Ironie du sort ou coïncidence troublante, ce dernier est mort le 5 septembre 2012… le même jour que la famille al-Hilli. Officiellement, il a été victime d’une crise cardiaque, mais sa famille a rapidement émis des doutes sur les causes du décès. Un proche affirme qu’il a été tué par une flèche empoisonnée, sans donner plus de détails.
Interviewée par les médias britanniques, Joy Martinolich, la fille du défunt, évoque un acte de malveillance, voire une conspiration : "Si vous vouliez tuer quelqu’un et ne pas être attrapé, vous feriez quelque chose qui pourrait passer pour une crise cardiaque. C’est plausible vu qu’il était légèrement en surpoids, qu’il était assez stressé et qu’il allait sur ses 60 ans".
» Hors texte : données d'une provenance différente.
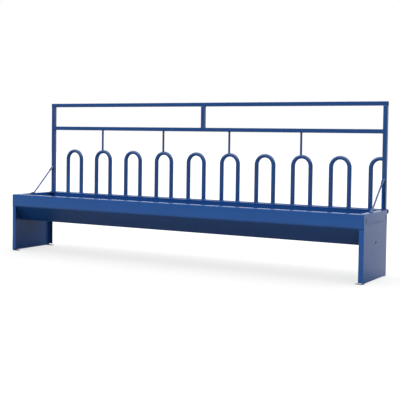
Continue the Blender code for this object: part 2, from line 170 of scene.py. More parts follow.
# The studio's light
AMBIENT = 0.45
ROOM_FRONT = 0.1
PAPER = "#8C8C8C"
PAPER_SEEN = "#828282"
FLOOR_LIFT = 0.70
# Painted light: the floor glows brighter behind the trough, hiding the object's shadow there
PAINTED_BACK_GLOW = 0.15
# Painted reflection: the floor glows in reflections only towards the right and behind the trough
PAINTED_REFLECTED_GLOW = 0.45
FLOOR_SIZE = 60
STRIP_BOX = ((-6.0, -2.5, 4.0), (6.0, 0.5, 4.1))
STRIP_GLOW = 3.0
CORNER_LAMP_PLACE = (-0.30, -0.10, 0.60)
CORNER_LAMP_TARGET = (-1.50, 0.10, 0.44)
FLAG_BOX = ((-1.515, -1.51, 0.30), (1.41, -1.50, 0.518))


# Colour and nodes
def linear(hex_colour):
    """An sRGB hex colour as linear red, green, blue and alpha."""
    channels = [int(hex_colour[i:i + 2], 16) / 255 for i in (1, 3, 5)]
    return (*(c / 12.92 if c <= 0.04045 else ((c + 0.055) / 1.055) ** 2.4 for c in channels), 1.0)


def add_node(tree, kind, settings=None, inputs=None):
    """A node with its settings, and its inputs set to a value or linked from a socket."""
    new = tree.nodes.new(kind)
    for name, value in (settings or {}).items():
        setattr(new, name, value)
    for name, value in (inputs or {}).items():
        if isinstance(value, bpy.types.NodeSocket):
            tree.links.new(value, new.inputs[name])
        else:
            new.inputs[name].default_value = value
    return new


def new_finish(name):
    finish = bpy.data.materials.new(name)
    finish.use_nodes = True
    tree = finish.node_tree
    shader = tree.nodes["Principled BSDF"]
    place = add_node(tree, "ShaderNodeTexCoord").outputs["Object"]
    return finish, tree, shader, place


def stoved_enamel(name, colour, film_colour, waviness, marks=()):
    """Blue alkyd enamel, sprayed and stoved on mild steel: a hard, wet-looking gloss
    over a slightly wavy sheet, with a film that is a touch darker where it is thick."""
    finish, tree, shader, place = new_finish(name)
    film = add_node(tree, "ShaderNodeTexNoise", inputs={
        "Vector": place, "Scale": 5.0, "Detail": 3.0,
    })
    shade = add_node(tree, "ShaderNodeMix", {"data_type": "RGBA"}, {
        "Factor": film.outputs["Fac"],
        "A": linear(colour),
        "B": linear(film_colour),
    })
    tree.links.new(shade.outputs["Result"], shader.inputs["Base Color"])
    # Sheet that has been folded and welded is never flat: shallow waves about 200 mm long
    wave = add_node(tree, "ShaderNodeTexNoise", inputs={
        "Vector": place, "Scale": 5.0, "Detail": 1.0,
    })
    waves = add_node(tree, "ShaderNodeBump", inputs={
        "Height": wave.outputs["Fac"], "Distance": waviness, "Strength": 1.0,
    })
    # Orange peel, 2 mm across on the real film, drawn 4 mm across so that it shows
    peel = add_node(tree, "ShaderNodeTexNoise", inputs={
        "Vector": place, "Scale": 250.0, "Detail": 1.0,
    })
    peeled = add_node(tree, "ShaderNodeBump", inputs={
        "Height": peel.outputs["Fac"], "Distance": 0.00001, "Strength": 1.0,
        "Normal": waves.outputs["Normal"],
    })
    tree.links.new(peeled.outputs["Normal"], shader.inputs["Normal"])
    # On the end sheets: weld dents, with painted shade darkening the colour in them
    if marks:
        dent_sheet_with_painted_shade(tree, shader, place, marks)
    # Dust and handling leave the gloss a little uneven
    dust = add_node(tree, "ShaderNodeTexNoise", inputs={
        "Vector": place, "Scale": 14.0, "Detail": 2.0,
    })
    gloss = add_node(tree, "ShaderNodeMapRange", inputs={
        "Value": dust.outputs["Fac"], "From Min": 0.3, "From Max": 0.7,
        "To Min": 0.22, "To Max": 0.27,
    })
    tree.links.new(gloss.outputs["Result"], shader.inputs["Roughness"])
    shader.inputs["IOR"].default_value = 1.5
    return finish


def print_through(tree, place, marks):
    """Welds on the far side that show through thin sheet: 1 on clear sheet, less in a mark."""
    clear = None
    for across, height, half_width, half_height, depth in marks:
        offset = add_node(tree, "ShaderNodeVectorMath", {"operation": "SUBTRACT"}, {
            "Vector": place,
        })
        offset.inputs[1].default_value = (0, across, height)
        spread = add_node(tree, "ShaderNodeVectorMath", {"operation": "MULTIPLY"}, {
            "Vector": offset.outputs["Vector"],
        })
        spread.inputs[1].default_value = (0, 1 / half_width, 1 / half_height)
        reach = add_node(tree, "ShaderNodeVectorMath", {"operation": "LENGTH"}, {
            "Vector": spread.outputs["Vector"],
        })
        mark = add_node(tree, "ShaderNodeMapRange", {"interpolation_type": "SMOOTHSTEP"}, {
            "Value": reach.outputs["Value"], "From Min": 0.3, "From Max": 1.0,
            "To Min": 1 - depth, "To Max": 1.0,
        })
        if clear is None:
            clear = mark.outputs["Result"]
        else:
            both = add_node(tree, "ShaderNodeMath", {"operation": "MULTIPLY"}, {"Value": clear})
            tree.links.new(mark.outputs["Result"], both.inputs[1])
            clear = both.outputs["Value"]
    return clear


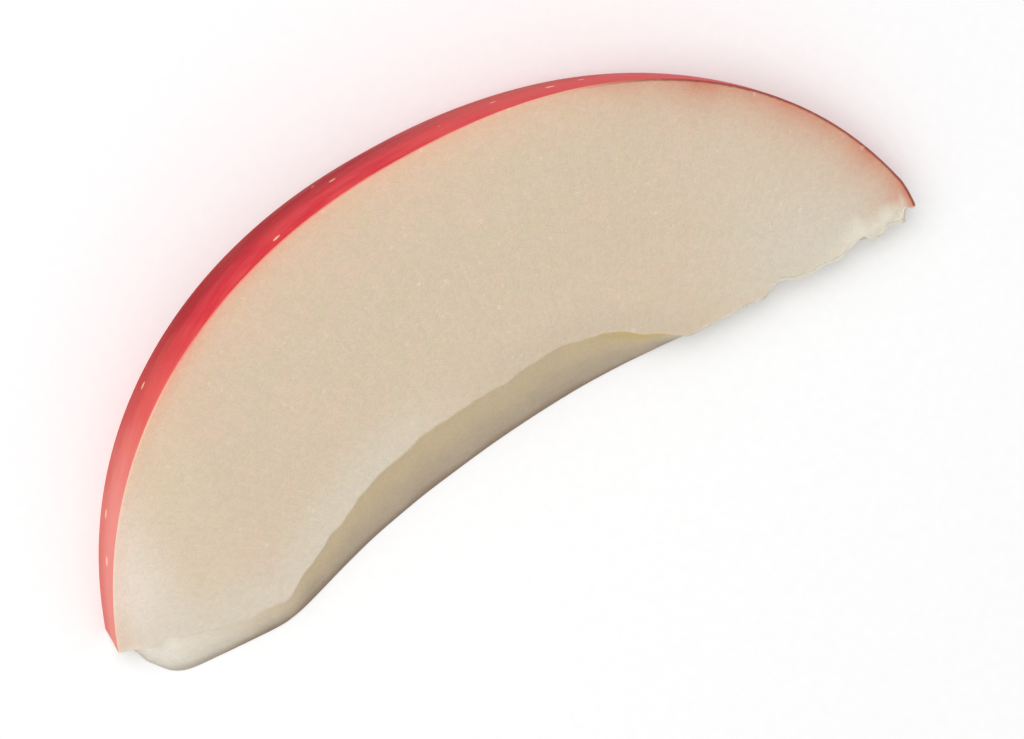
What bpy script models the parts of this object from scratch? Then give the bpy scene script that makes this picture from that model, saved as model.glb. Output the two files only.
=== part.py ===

"Les étrangetés du dossier"
Entre l’Anglo-Irakienne et l’Américain, c'était une union de circonstance. Iqbal, chirurgien-dentiste très éduquée, avait convaincu Jim Thompson, amateur de motos et de gros cigares, de 13 ans son aîné, de l’épouser pour obtenir sa carte verte. Rapidement divorcée, Iqbal a quitté les États-Unis en 2001 pour les Émirats arabes unis. C'est là qu'elle a rencontré Saad, puis l'a épousé au Royaume-Uni en 2004. Le père de ses deux filles n’était pas au courant de ce mariage blanc. Pas plus que leurs proches.
La police française, elle, a découvert le pot-aux-roses. "Ça fait partie de ces étrangetés que révèle ce dossier", a affirmé à
France 3 Eric Maillaud, selon qui rien ne permet, à ce jour, de faire le lien entre les deux événements. "À force de creuser la vie des victimes dans tous les sens, on met au jour des événements parfois étranges qui ne sont pas nécessairement en lien direct avec l’enquête", a-t-il poursuivi.
Les enquêteurs s’orientent aujourd’hui vers la piste d'un tueur local, sans néanmoins faire l’impasse sur les mystères de la famille. Une vingtaine de gendarmes travaillent encore à plein temps sur l'affaire côté français.